## Stated task
Write out exactly the lines between the line containing "body_leather();" and the line containing "cad_parts[obj.name] = obj", including both of those lines, and nothing more.

— Start of Source material —

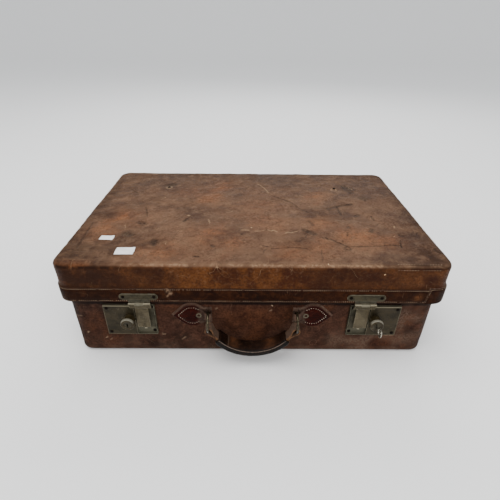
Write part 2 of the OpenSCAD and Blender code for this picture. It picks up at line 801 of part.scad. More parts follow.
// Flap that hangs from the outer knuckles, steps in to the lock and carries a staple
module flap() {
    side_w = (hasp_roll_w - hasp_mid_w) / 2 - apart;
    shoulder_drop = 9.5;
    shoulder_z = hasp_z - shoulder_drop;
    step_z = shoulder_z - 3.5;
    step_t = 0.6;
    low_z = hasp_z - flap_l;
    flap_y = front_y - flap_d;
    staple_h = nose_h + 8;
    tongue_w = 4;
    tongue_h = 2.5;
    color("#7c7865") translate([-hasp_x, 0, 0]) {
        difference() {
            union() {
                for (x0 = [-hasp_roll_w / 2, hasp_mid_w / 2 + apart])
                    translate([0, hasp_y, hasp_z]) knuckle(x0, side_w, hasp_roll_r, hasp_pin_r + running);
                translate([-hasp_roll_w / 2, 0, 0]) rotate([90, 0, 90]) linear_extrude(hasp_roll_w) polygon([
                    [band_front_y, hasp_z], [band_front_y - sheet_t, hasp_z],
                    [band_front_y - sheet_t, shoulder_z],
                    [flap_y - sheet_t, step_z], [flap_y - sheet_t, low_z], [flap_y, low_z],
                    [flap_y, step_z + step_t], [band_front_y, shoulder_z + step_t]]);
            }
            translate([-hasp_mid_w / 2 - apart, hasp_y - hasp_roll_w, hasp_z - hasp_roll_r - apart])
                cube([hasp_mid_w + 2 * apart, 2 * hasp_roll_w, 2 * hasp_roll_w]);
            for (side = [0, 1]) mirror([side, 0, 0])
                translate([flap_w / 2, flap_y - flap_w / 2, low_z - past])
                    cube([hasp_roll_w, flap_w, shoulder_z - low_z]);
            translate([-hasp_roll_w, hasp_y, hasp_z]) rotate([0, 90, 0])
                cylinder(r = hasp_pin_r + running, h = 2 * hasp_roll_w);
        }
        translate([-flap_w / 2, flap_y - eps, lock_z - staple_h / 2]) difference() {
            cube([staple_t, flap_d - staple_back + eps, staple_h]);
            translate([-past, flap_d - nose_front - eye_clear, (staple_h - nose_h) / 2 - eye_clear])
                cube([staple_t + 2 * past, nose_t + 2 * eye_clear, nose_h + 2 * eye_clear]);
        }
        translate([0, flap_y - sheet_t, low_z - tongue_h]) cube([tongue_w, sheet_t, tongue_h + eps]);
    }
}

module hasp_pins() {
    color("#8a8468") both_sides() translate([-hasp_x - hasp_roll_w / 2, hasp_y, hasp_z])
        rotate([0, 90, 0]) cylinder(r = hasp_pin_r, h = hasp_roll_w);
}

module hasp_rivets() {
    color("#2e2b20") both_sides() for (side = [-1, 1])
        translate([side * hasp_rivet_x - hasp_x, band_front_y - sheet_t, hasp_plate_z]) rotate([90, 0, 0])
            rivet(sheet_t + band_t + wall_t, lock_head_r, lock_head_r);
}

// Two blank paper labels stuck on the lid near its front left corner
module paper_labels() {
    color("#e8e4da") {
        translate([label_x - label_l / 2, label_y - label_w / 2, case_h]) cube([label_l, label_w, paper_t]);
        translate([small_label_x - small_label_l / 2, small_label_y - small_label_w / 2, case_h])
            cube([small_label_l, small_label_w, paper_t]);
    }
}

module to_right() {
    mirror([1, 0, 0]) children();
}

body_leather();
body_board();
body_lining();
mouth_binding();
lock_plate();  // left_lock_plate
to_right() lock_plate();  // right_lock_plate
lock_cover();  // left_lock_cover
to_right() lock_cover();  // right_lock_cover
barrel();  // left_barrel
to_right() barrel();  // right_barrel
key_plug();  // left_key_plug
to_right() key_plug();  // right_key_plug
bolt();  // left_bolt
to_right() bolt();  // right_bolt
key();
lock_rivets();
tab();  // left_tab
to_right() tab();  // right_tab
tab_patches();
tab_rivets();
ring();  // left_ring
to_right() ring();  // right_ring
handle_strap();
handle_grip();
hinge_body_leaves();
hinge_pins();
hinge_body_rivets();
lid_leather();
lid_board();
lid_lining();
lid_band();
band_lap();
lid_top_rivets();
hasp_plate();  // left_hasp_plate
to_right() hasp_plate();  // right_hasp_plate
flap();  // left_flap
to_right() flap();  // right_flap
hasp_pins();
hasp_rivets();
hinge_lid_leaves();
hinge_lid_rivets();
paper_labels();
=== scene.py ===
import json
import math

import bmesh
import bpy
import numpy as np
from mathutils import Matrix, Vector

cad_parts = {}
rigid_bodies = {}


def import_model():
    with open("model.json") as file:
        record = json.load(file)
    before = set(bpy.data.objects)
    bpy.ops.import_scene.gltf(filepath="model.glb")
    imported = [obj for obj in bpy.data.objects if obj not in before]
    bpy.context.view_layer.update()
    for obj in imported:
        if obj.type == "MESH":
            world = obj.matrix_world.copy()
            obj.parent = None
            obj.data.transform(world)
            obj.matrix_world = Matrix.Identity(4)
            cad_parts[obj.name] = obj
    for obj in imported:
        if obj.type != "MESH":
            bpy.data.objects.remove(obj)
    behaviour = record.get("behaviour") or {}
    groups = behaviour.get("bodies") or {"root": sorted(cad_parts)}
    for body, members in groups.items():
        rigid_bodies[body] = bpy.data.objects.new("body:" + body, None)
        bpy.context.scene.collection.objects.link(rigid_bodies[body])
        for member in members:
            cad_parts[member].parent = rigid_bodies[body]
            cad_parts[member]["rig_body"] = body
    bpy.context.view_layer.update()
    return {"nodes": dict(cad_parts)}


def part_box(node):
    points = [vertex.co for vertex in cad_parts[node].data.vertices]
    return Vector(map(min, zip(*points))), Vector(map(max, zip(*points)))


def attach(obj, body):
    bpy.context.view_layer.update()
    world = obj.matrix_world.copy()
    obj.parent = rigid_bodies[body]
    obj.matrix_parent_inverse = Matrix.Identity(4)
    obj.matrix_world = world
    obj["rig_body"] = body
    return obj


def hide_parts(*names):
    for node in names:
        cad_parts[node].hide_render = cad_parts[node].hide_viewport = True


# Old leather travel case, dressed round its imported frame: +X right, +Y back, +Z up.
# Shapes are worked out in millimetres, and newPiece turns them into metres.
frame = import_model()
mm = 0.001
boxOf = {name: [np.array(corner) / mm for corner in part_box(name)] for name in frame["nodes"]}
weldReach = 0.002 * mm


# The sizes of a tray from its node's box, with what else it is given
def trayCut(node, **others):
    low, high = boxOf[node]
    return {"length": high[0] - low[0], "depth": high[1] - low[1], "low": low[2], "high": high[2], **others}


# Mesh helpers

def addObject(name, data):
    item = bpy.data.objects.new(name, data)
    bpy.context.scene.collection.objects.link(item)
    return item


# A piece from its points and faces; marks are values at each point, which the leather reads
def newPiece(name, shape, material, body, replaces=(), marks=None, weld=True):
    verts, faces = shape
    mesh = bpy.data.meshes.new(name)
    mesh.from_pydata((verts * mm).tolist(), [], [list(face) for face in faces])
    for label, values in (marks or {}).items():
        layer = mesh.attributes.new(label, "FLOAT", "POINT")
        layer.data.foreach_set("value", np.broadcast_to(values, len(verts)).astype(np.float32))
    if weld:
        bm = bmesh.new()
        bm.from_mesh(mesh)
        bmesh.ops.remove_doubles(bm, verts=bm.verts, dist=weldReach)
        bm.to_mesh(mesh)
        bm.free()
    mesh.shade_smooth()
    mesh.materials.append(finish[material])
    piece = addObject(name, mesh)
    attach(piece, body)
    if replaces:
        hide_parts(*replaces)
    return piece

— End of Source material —

## Response
body_leather();
body_board();
body_lining();
mouth_binding();
lock_plate();  // left_lock_plate
to_right() lock_plate();  // right_lock_plate
lock_cover();  // left_lock_cover
to_right() lock_cover();  // right_lock_cover
barrel();  // left_barrel
to_right() barrel();  // right_barrel
key_plug();  // left_key_plug
to_right() key_plug();  // right_key_plug
bolt();  // left_bolt
to_right() bolt();  // right_bolt
key();
lock_rivets();
tab();  // left_tab
to_right() tab();  // right_tab
tab_patches();
tab_rivets();
ring();  // left_ring
to_right() ring();  // right_ring
handle_strap();
handle_grip();
hinge_body_leaves();
hinge_pins();
hinge_body_rivets();
lid_leather();
lid_board();
lid_lining();
lid_band();
band_lap();
lid_top_rivets();
hasp_plate();  // left_hasp_plate
to_right() hasp_plate();  // right_hasp_plate
flap();  // left_flap
to_right() flap();  // right_flap
hasp_pins();
hasp_rivets();
hinge_lid_leaves();
hinge_lid_rivets();
paper_labels();
=== scene.py ===
import json
import math

import bmesh
import bpy
import numpy as np
from mathutils import Matrix, Vector

cad_parts = {}
rigid_bodies = {}


def import_model():
    with open("model.json") as file:
        record = json.load(file)
    before = set(bpy.data.objects)
    bpy.ops.import_scene.gltf(filepath="model.glb")
    imported = [obj for obj in bpy.data.objects if obj not in before]
    bpy.context.view_layer.update()
    for obj in imported:
        if obj.type == "MESH":
            world = obj.matrix_world.copy()
            obj.parent = None
            obj.data.transform(world)
            obj.matrix_world = Matrix.Identity(4)
            cad_parts[obj.name] = obj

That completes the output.